What you have to do » Emit the entire listing verbatim.

Recorded information »

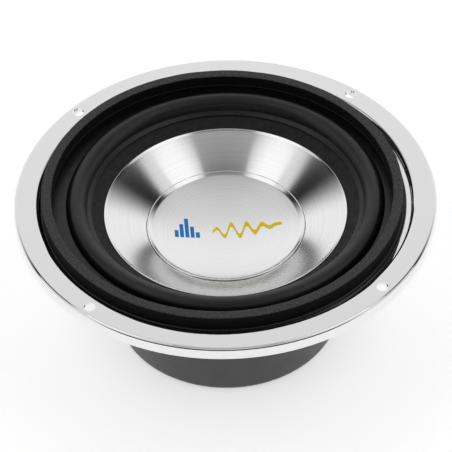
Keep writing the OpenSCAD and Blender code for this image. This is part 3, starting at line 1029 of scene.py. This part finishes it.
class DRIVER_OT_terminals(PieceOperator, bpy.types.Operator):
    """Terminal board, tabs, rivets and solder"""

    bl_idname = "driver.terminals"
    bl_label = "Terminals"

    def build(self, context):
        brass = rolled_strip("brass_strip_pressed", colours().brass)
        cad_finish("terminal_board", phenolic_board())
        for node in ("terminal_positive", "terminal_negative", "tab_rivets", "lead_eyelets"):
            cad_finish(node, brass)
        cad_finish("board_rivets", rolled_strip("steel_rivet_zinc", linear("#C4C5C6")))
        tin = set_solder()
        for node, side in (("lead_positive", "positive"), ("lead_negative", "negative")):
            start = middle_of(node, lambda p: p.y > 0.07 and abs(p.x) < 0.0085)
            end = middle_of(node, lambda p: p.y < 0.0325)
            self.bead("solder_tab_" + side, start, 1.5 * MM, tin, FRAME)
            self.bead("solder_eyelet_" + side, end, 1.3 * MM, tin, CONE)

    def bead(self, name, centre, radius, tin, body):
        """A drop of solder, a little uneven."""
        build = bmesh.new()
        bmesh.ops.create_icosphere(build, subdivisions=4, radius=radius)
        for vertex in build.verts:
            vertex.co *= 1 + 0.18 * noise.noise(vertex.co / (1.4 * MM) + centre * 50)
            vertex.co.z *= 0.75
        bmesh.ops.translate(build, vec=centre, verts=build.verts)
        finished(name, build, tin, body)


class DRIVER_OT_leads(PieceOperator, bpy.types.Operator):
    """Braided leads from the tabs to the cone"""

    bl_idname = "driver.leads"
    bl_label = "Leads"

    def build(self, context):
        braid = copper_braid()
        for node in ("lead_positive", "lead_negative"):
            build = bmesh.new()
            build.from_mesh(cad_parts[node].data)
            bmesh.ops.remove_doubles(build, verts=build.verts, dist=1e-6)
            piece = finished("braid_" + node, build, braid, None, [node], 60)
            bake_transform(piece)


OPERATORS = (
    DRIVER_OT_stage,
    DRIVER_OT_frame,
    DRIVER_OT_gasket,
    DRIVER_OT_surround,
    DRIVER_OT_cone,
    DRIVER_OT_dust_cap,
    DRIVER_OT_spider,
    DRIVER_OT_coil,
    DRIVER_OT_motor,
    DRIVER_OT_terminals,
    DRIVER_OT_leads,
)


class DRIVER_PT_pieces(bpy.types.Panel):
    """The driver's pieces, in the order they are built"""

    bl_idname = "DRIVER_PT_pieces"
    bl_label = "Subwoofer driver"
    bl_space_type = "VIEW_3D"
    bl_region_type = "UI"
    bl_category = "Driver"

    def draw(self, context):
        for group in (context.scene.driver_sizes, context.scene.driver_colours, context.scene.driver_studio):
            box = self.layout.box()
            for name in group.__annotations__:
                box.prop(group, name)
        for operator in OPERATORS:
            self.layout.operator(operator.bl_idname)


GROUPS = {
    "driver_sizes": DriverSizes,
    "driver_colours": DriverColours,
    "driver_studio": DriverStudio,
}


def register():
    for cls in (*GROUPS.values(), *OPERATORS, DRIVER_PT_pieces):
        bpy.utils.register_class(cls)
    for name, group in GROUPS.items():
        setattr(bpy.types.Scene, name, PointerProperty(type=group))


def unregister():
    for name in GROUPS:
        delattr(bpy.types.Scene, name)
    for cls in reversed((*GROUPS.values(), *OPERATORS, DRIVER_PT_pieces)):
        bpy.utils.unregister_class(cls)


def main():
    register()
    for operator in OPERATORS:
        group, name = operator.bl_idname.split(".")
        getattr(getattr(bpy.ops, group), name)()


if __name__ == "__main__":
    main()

Task solution »
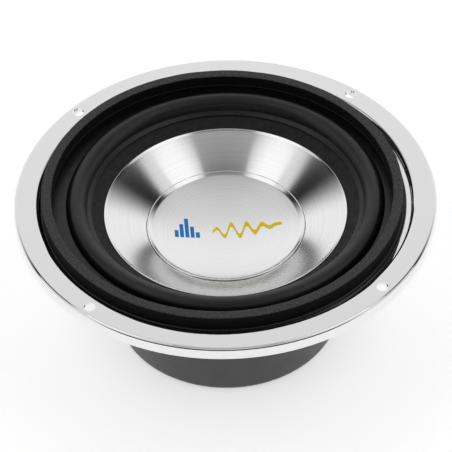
Keep writing the OpenSCAD and Blender code for this image. This is part 3, starting at line 1029 of scene.py. This part finishes it.
class DRIVER_OT_terminals(PieceOperator, bpy.types.Operator):
    """Terminal board, tabs, rivets and solder"""

    bl_idname = "driver.terminals"
    bl_label = "Terminals"

    def build(self, context):
        brass = rolled_strip("brass_strip_pressed", colours().brass)
        cad_finish("terminal_board", phenolic_board())
        for node in ("terminal_positive", "terminal_negative", "tab_rivets", "lead_eyelets"):
            cad_finish(node, brass)
        cad_finish("board_rivets", rolled_strip("steel_rivet_zinc", linear("#C4C5C6")))
        tin = set_solder()
        for node, side in (("lead_positive", "positive"), ("lead_negative", "negative")):
            start = middle_of(node, lambda p: p.y > 0.07 and abs(p.x) < 0.0085)
            end = middle_of(node, lambda p: p.y < 0.0325)
            self.bead("solder_tab_" + side, start, 1.5 * MM, tin, FRAME)
            self.bead("solder_eyelet_" + side, end, 1.3 * MM, tin, CONE)

    def bead(self, name, centre, radius, tin, body):
        """A drop of solder, a little uneven."""
        build = bmesh.new()
        bmesh.ops.create_icosphere(build, subdivisions=4, radius=radius)
        for vertex in build.verts:
            vertex.co *= 1 + 0.18 * noise.noise(vertex.co / (1.4 * MM) + centre * 50)
            vertex.co.z *= 0.75
        bmesh.ops.translate(build, vec=centre, verts=build.verts)
        finished(name, build, tin, body)


class DRIVER_OT_leads(PieceOperator, bpy.types.Operator):
    """Braided leads from the tabs to the cone"""

    bl_idname = "driver.leads"
    bl_label = "Leads"

    def build(self, context):
        braid = copper_braid()
        for node in ("lead_positive", "lead_negative"):
            build = bmesh.new()
            build.from_mesh(cad_parts[node].data)
            bmesh.ops.remove_doubles(build, verts=build.verts, dist=1e-6)
            piece = finished("braid_" + node, build, braid, None, [node], 60)
            bake_transform(piece)


OPERATORS = (
    DRIVER_OT_stage,
    DRIVER_OT_frame,
    DRIVER_OT_gasket,
    DRIVER_OT_surround,
    DRIVER_OT_cone,
    DRIVER_OT_dust_cap,
    DRIVER_OT_spider,
    DRIVER_OT_coil,
    DRIVER_OT_motor,
    DRIVER_OT_terminals,
    DRIVER_OT_leads,
)


class DRIVER_PT_pieces(bpy.types.Panel):
    """The driver's pieces, in the order they are built"""

    bl_idname = "DRIVER_PT_pieces"
    bl_label = "Subwoofer driver"
    bl_space_type = "VIEW_3D"
    bl_region_type = "UI"
    bl_category = "Driver"

    def draw(self, context):
        for group in (context.scene.driver_sizes, context.scene.driver_colours, context.scene.driver_studio):
            box = self.layout.box()
            for name in group.__annotations__:
                box.prop(group, name)
        for operator in OPERATORS:
            self.layout.operator(operator.bl_idname)


GROUPS = {
    "driver_sizes": DriverSizes,
    "driver_colours": DriverColours,
    "driver_studio": DriverStudio,
}


def register():
    for cls in (*GROUPS.values(), *OPERATORS, DRIVER_PT_pieces):
        bpy.utils.register_class(cls)
    for name, group in GROUPS.items():
        setattr(bpy.types.Scene, name, PointerProperty(type=group))


def unregister():
    for name in GROUPS:
        delattr(bpy.types.Scene, name)
    for cls in reversed((*GROUPS.values(), *OPERATORS, DRIVER_PT_pieces)):
        bpy.utils.unregister_class(cls)


def main():
    register()
    for operator in OPERATORS:
        group, name = operator.bl_idname.split(".")
        getattr(getattr(bpy.ops, group), name)()


if __name__ == "__main__":
    main()